Who are some of the more recent bands you are listening to?
Violens, Burrrn, Serena Maneesh, Lama, The Pains of Being Pure At Heart and also Me, You, Us, Them.
As an independent band member, you surely understand the necessity of keeping your business end straight. What have you learned in your years about the business of music that you might tell your fans?
It’s pretty difficult to make it out there. I’m not doing this to make loads of cash, although that would be a happy accident. The digital aspect of music these days makes it super hard but it’s so tempting all at the same time. I don’t know. Eventually this will all implode and maybe we’ll all go back to releasing on cassette. Right now you get caught up in the idea that you’ll have your music heard all over the world, thanks to the Internet but everybody wants a slice.
While keeping your head above water as a band is even more important today than ever before, with gas prices, lower income, etc., what are some of the reasons you keep Airiel going? What have some fan responses been like that let you know you are making an impact on peoples’ lives?

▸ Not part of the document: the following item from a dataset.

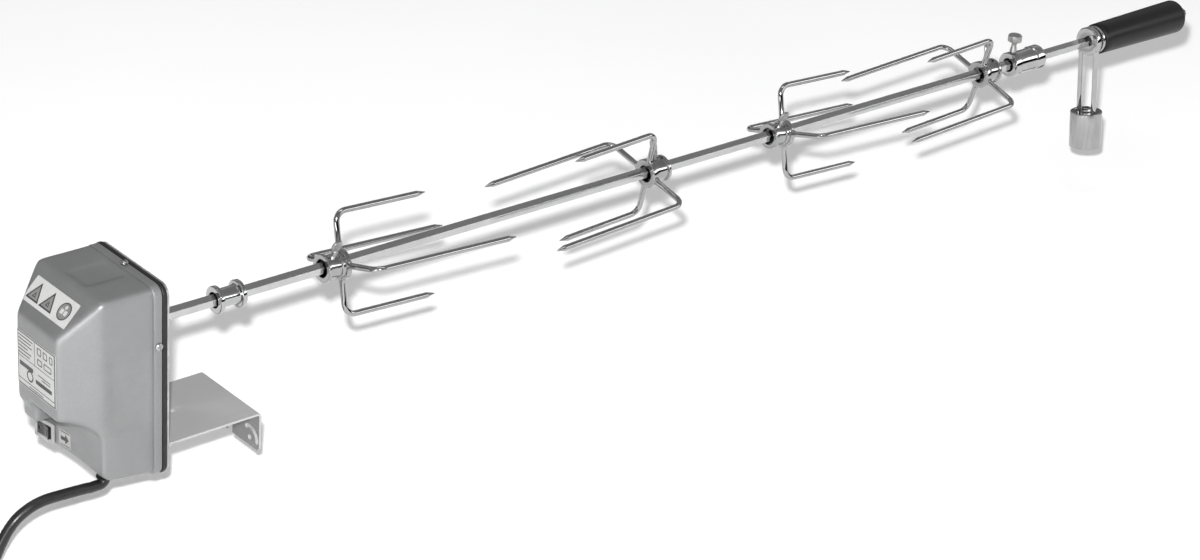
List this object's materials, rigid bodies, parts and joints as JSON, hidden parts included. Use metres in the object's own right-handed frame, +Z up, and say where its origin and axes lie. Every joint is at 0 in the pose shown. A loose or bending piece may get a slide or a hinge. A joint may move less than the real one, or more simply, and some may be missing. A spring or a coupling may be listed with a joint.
{
  "type": "rotisserie spit roaster",
  "caption": "Motor unit in a tapered housing with a right-angle bracket, a long hexagonal spit with sliding forks, bushes, a counterweight and a handle.",
  "frame": {"origin": "on the outer face of the bracket's flange, where it rests on the wall of the grill, on the spit's centre plane", "axes": "+X along the spit from the motor to the handle, +Y to the far side, +Z up"},
  "size_m": [1.3774, 0.0993, 0.2132],
  "materials": {
    "cover_grey": "satin",
    "black_rubber": "matte",
    "zinc_sheet": "satin",
    "bracket_steel": "satin",
    "plain_steel": "satin",
    "bright_chrome": "polished",
    "satin_chrome": "satin",
    "cast_knob": "satin",
    "bearing_bronze": "satin",
    "pinion_brass": "satin",
    "gear_nylon": "matte",
    "switch_black": "gloss",
    "grip_black": "satin",
    "label_grey": "satin"
  },
  "bodies": {
    "motor_unit": {"front_cover": "cover_grey", "cover_gasket": "black_rubber", "back_plate": "zinc_sheet", "cover_screw_top": "plain_steel", "cover_screw_near": "plain_steel", "cover_screw_far": "plain_steel", "cover_screw_bottom": "plain_steel", "motor_can": "zinc_sheet", "gearbox_plate": "zinc_sheet", "gearbox_post_1": "plain_steel", "gearbox_post_2": "plain_steel", "gearbox_post_3": "plain_steel", "gearbox_post_4": "plain_steel", "output_bearing": "bearing_bronze", "inner_bearing": "bearing_bronze", "axle_1": "plain_steel", "axle_2": "plain_steel", "switch_frame": "switch_black", "cord_gland": "black_rubber", "power_cord": "black_rubber", "warning_label": "label_grey", "rating_label": "label_grey", "switch_label": "label_grey", "bracket": "bracket_steel", "bracket_rivet_1": "plain_steel", "bracket_rivet_2": "plain_steel"},
    "output": {"drive_socket": "plain_steel", "output_gear": "plain_steel"},
    "idler_2": {"gear_2": "gear_nylon"},
    "idler_1": {"gear_1": "gear_nylon"},
    "pinion": {"motor_pinion": "pinion_brass"},
    "switch_rocker": {"rocker": "switch_black"},
    "spit": {"spit_rod": "bright_chrome"},
    "wall_bush": {"near_bush": "bright_chrome"},
    "meat_fork_1": {"fork_1": "bright_chrome"},
    "meat_fork_2": {"fork_2": "bright_chrome"},
    "meat_fork_3": {"fork_3": "bright_chrome"},
    "meat_fork_4": {"fork_4": "bright_chrome"},
    "fork_knob_1": {"fork_1_screw": "cast_knob"},
    "fork_knob_2": {"fork_2_screw": "cast_knob"},
    "fork_knob_3": {"fork_3_screw": "cast_knob"},
    "fork_knob_4": {"fork_4_screw": "cast_knob"},
    "end_bush": {"far_bush": "bright_chrome"},
    "end_bush_knob": {"far_bush_screw": "cast_knob"},
    "balance_yoke": {"counterweight_yoke": "bright_chrome"},
    "balance_weight": {"counterweight": "satin_chrome", "weight_bolt": "bright_chrome"},
    "handle": {"handle_ferrule": "bright_chrome", "handle_grip": "grip_black", "handle_nut": "bright_chrome"}
  },
  "joints": [
    {"name": "spit_drive", "type": "hinge", "parent": "motor_unit", "child": "output", "pos_m": [0, 0, 0.094], "axis": [1, 0, 0], "continuous": true},
    {"name": "idler_2_spin", "type": "hinge", "parent": "motor_unit", "child": "idler_2", "pos_m": [0, 0, 0.057], "axis": [1, 0, 0], "continuous": true},
    {"name": "idler_1_spin", "type": "hinge", "parent": "motor_unit", "child": "idler_1", "pos_m": [0, 0, 0.033], "axis": [1, 0, 0], "continuous": true},
    {"name": "pinion_spin", "type": "hinge", "parent": "motor_unit", "child": "pinion", "pos_m": [0, -0.012, 0.05378], "axis": [1, 0, 0], "continuous": true},
    {"name": "rocker_switch", "type": "hinge", "parent": "motor_unit", "child": "switch_rocker", "pos_m": [-0.14936, 0.0265, 0.0106], "axis": [0, 0, 1], "range_deg": [0, 16]},
    {"name": "spit_pull", "type": "slide", "parent": "output", "child": "spit", "axis": [1, 0, 0], "range_m": [0, 0.028]},
    {"name": "wall_bush_slide", "type": "slide", "parent": "spit", "child": "wall_bush", "axis": [1, 0, 0], "range_m": [-0.05, 0.015]},
    {"name": "fork_1_slide", "type": "slide", "parent": "spit", "child": "meat_fork_1", "axis": [1, 0, 0], "range_m": [-0.055, 0.035]},
    {"name": "fork_1_knob_turn", "type": "hinge", "parent": "meat_fork_1", "child": "fork_knob_1", "pos_m": [0.08901, 0, 0.09337], "axis": [0.0492, -0.342, 0.9384], "range_deg": [0, 360]},
    {"name": "fork_2_slide", "type": "slide", "parent": "spit", "child": "meat_fork_2", "axis": [1, 0, 0], "range_m": [-0.035, 0.06]},
    {"name": "fork_2_knob_turn", "type": "hinge", "parent": "meat_fork_2", "child": "fork_knob_2", "pos_m": [0.43149, 0, 0.09337], "axis": [-0.0508, 0.2419, 0.969], "range_deg": [0, 360]},
    {"name": "fork_3_slide", "type": "slide", "parent": "spit", "child": "meat_fork_3", "axis": [1, 0, 0], "range_m": [-0.06, 0.04]},
    {"name": "fork_3_knob_turn", "type": "hinge", "parent": "meat_fork_3", "child": "fork_knob_3", "pos_m": [0.57091, 0, 0.09337], "axis": [0.0485, -0.3746, 0.9259], "range_deg": [0, 360]},
    {"name": "fork_4_slide", "type": "slide", "parent": "spit", "child": "meat_fork_4", "axis": [1, 0, 0], "range_m": [-0.04, 0.01]},
    {"name": "fork_4_knob_turn", "type": "hinge", "parent": "meat_fork_4", "child": "fork_knob_4", "pos_m": [0.85049, 0, 0.09329], "axis": [-0.0444, 0.2079, 0.9771], "range_deg": [0, 360]},
    {"name": "end_bush_slide", "type": "slide", "parent": "spit", "child": "end_bush", "axis": [1, 0, 0], "range_m": [-0.005, 0.04]},
    {"name": "end_bush_knob_turn", "type": "hinge", "parent": "end_bush", "child": "end_bush_knob", "pos_m": [0.8834, 0, 0.094], "axis": [0, 0, 1], "range_deg": [0, 360]},
    {"name": "balance_turn", "type": "hinge", "parent": "spit", "child": "balance_yoke", "pos_m": [0.9968, 0, 0.094], "axis": [1, 0, 0], "continuous": true},
    {"name": "balance_weight_slide", "type": "slide", "parent": "balance_yoke", "child": "balance_weight", "axis": [0, 0.1392, 0.9903], "range_m": [0, 0.03]},
    {"name": "handle_turn", "type": "hinge", "parent": "spit", "child": "handle", "pos_m": [1.0068, 0, 0.094], "axis": [1, 0, 0], "continuous": true}
  ],
  "couplings": [
    {"joint": "idler_2_spin", "follows": "spit_drive", "ratio": -3},
    {"joint": "idler_1_spin", "follows": "spit_drive", "ratio": 9},
    {"joint": "pinion_spin", "follows": "spit_drive", "ratio": -27}
  ]
}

The 2 things that keep me doing this are that weird desire to see what I can do for another album, what songs are going to solidify while I’m strumming a guitar in a room with lots of pedals. The other thing is when people reach out to you to tell them how much a song means to them, that it really fills in a hole somewhere and makes them happy. So, if the fans keep that up, I’ll keep playing. Gas prices are a drag and the USA is really huge. I wish we could tour more than we do, honestly. Not sure when we’ll get overseas again. The dollar really stinks right now.
Will we see a West Coast tour anytime soon? I know you tour the East and Great Lakes area, but please come to Los Angeles!
Oh we’ll be back out west, don’t you worry. It’s just a matter of planning. Got another EP in the works. Believe me, I want to get back to Los Angeles, pronto.
If you’re a fan of any of the bands mentioned in the interview above, I urge you to seek out Kid Games and all of Airiel’s previous work. Thanks to Jeremy for the thoughtful and informative interview.